Moonpod seem to focus on sci-fi themed games, and after playing Mr. Robot I can see why; these guys really know their stuff when it comes to the genre – packed with wonderfully subtle references to all sorts of seminal films and games, whilst Mr. Robot’s story admittedly seems a little rehashed together from old ideas it’s executed in a way that’s charming, thought provoking, and sometimes even sinister. Amazingly when playing I was often reminded a little of Deus Ex or System Shock 2, these games coming to mind despite my avatar basically just being a cute little robot that likes hopping about over boxes left me very impressed at the amount of atmosphere they’d managed to cram into what could have so easily been a really lifeless game. But luckily for us, it’s definitely not a dull game, although admittedly I spent the first few hours playing it absolutely puzzled by why I was enjoying it so much…
The game mechanics are very simple, and split roughly 50/50 into two distinct types of game; block puzzles and traditional turn based RPG battles. And that’s it ladies and gents, the entirety of Mr. Robot involved nothing more than moving boxes about to get through rooms, and levelling up your ‘ghosts’ as you hack your way through mainframes, security locks, and sentry robots. But in an age of next-gen HD tomfoolery is that going to be enough to keep you entertained? Yes. Because in forgetting about polygon counts, fancy physics, A.I., and bloom they’ve made sure to put heavy focus on the aspects that make games fun, something that more overambitious, highly funded projects often neglect to concentrate on.
The puzzler sections have a delightfully classic feel to them, and after early difficulties in getting my head wired up into the block moving ‘zone’ the satisfaction of making it past a tricky section and to the next checkpoint is glorious, repeatedly failing never stunting progress too much thanks to the ability to reset the block positions of a room with the press of a button. Later on when less friendly robots are thrown into the mix, things start to get a bit more interesting however; some of the sections that involve manipulating the way points of enemies through clever positioning of boxes feel like a welcome throwback to games like ‘The Incredible Machine’, forcing you to carefully plan ahead in a room to ensure success. While sometimes the enemies can help you out a little in terms of hitting switches to open doors, sometimes they just get in the way a little and make things a little bit too hectic, and this is where hacking plays a valuable part in the game’s mechanics: whilst most of the RPG hacking sections are compulsory for progressing through the game, you also have the option to destroy enemies by hopping onto their heads and hacking them from above (It’s not always as easy as I just made it sound, mind you…). It takes a bit of time to complete a mainframe with your ‘ghost’ team and the experience rewards you’re given for defeating them in this manner is pretty minimal, but it allows you to make a choice sometimes; do I struggle through this tricky room attempting to evade enemies, or do you put your feet up and take out all the enemies through the hacking console to make completing the puzzle a breeze?

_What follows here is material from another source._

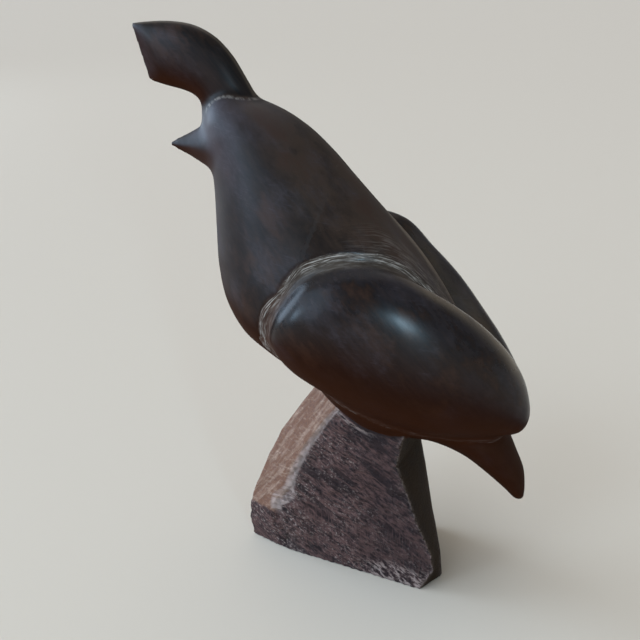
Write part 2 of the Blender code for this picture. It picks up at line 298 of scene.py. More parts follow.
class Plume:
    """The curved plume: lens-shaped sections between its crest and its underside, cut square at its end."""

    SAMPLES = 26
    BEVEL = math.radians(52.0)
    BEVEL_START = 0.0005
    EDGE = 0.0006
    BEVEL_EDGE = 0.0016
    NARROWEST = 0.004

    def __init__(self):
        stations = np.array(PLUME_STATIONS) * BIRD_LENGTH
        steps = np.linalg.norm(np.diff(stations[:, 0:2], axis=0), axis=1)
        travel = np.concatenate([[0.0], np.cumsum(steps)])
        wanted = np.linspace(0.0, travel[-1], self.SAMPLES)
        rows = np.stack([smooth_curve(travel, column, wanted) for column in stations.T], axis=1)
        self.crest = rows[:, 0:2] + (0.0, SEAT_HEIGHT)
        self.under = rows[:, 2:4] + (0.0, SEAT_HEIGHT)
        self.thickness = rows[:, 4]
        self.cut_normal = self.normal(self.under[0] - self.crest[0])
        self.root_normal = self.normal(self.crest[-1] - self.under[-1])

    @staticmethod
    def normal(line):
        """Direction square to a line across the plume."""
        return line[1] / np.hypot(*line), -line[0] / np.hypot(*line)

    def distance(self, x, y, z):
        """Signed distance, near enough, to the plume's skin."""
        inside_crest, place = line_distance(x, z, self.crest)
        above_under, _ = line_distance(x, z, self.under)
        width = np.maximum(inside_crest - above_under, self.NARROWEST)
        across = (inside_crest + above_under) / width
        thickness = np.interp(place, np.arange(self.SAMPLES), self.thickness)
        span, depth = np.abs(across) + TINY, np.abs(y) / thickness + TINY
        span_part, depth_part = span ** PLUME_POWER, depth ** PLUME_POWER
        total = span_part + depth_part
        round_reach = total ** (1.0 / PLUME_POWER)
        share = round_reach / total
        steepness = np.hypot(share * span_part / span * 2.0 / width, share * depth_part / depth / thickness)
        lens = (round_reach - 1.0) / (steepness + 1.0)
        ahead = (x - self.crest[0][0]) * self.cut_normal[0] + (z - self.crest[0][1]) * self.cut_normal[1]
        below = (x - self.crest[-1][0]) * self.root_normal[0] + (z - self.crest[-1][1]) * self.root_normal[1]
        bevel = ahead * math.cos(self.BEVEL) + (np.abs(y) - self.BEVEL_START) * math.sin(self.BEVEL)
        cut = trim(ahead, bevel, self.EDGE)
        soft = self.EDGE + (self.BEVEL_EDGE - self.EDGE) * np.clip(1.0 - across ** 2, 0.0, 1.0)
        return trim(trim(lens, cut, soft), below, self.EDGE)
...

It’s this variation that keeps things feeling fresh when playing Mr. Robot, when dipping in to play you can alternate between dexterous platform hopping and mindless level grinding almost at will, the RPG sections whilst giving you a decent amount of customization and special moves also give you the luxury of being able to plough through most fights just by holding down a button to give orders with one hand whilst you give yourself a healthy pat on the back with the other. These RPG battles aren’t the most varied you’ll ever see in terms of enemies and environments, but the vibrant Tron-esque appearance gives it a strong sense of style to soak up as you watch your wonderfully animated ethereal robot team slash their way through a mainframe. The graphical style of the main section of the game is equally lovely, using simple models and textures painted with rich, brightly coloured lighting effects which whilst simple captures that ‘I’m a little robot chillin’ out on a spaceship’ vibe perfectly.
Just to nail it in again, the sci-fi atmosphere in Mr. Robot is fantastic. But not only that, they’ve also managed to make all of the characters within the game extremely charming, funny, and memorable, making the game feel like a cross between Asimov’s book I Robot, and the classic movie Silent Running, with a pinch of Pixar thrown in for good measure. Factor in the addition of achievements to unlock, an online leaderboard, and an editor to make your own content to share with friends and you’ve got a nice little package. For the asking price of about £15 you’re looking at a beefy little title that knows and honours its roots in terms of both films and games, and provides a sharp, cohesive, and focussed game experience that’s rarely seen in mainstream games.
Simple, addictive, absorbing, and charming; what Mr. Robot lacks in scope it compensates for with polish. Clearly a lot of love has been put into this game, and not in vain; Mr. Robot is an absolute gem.
The best independent game since Naked War.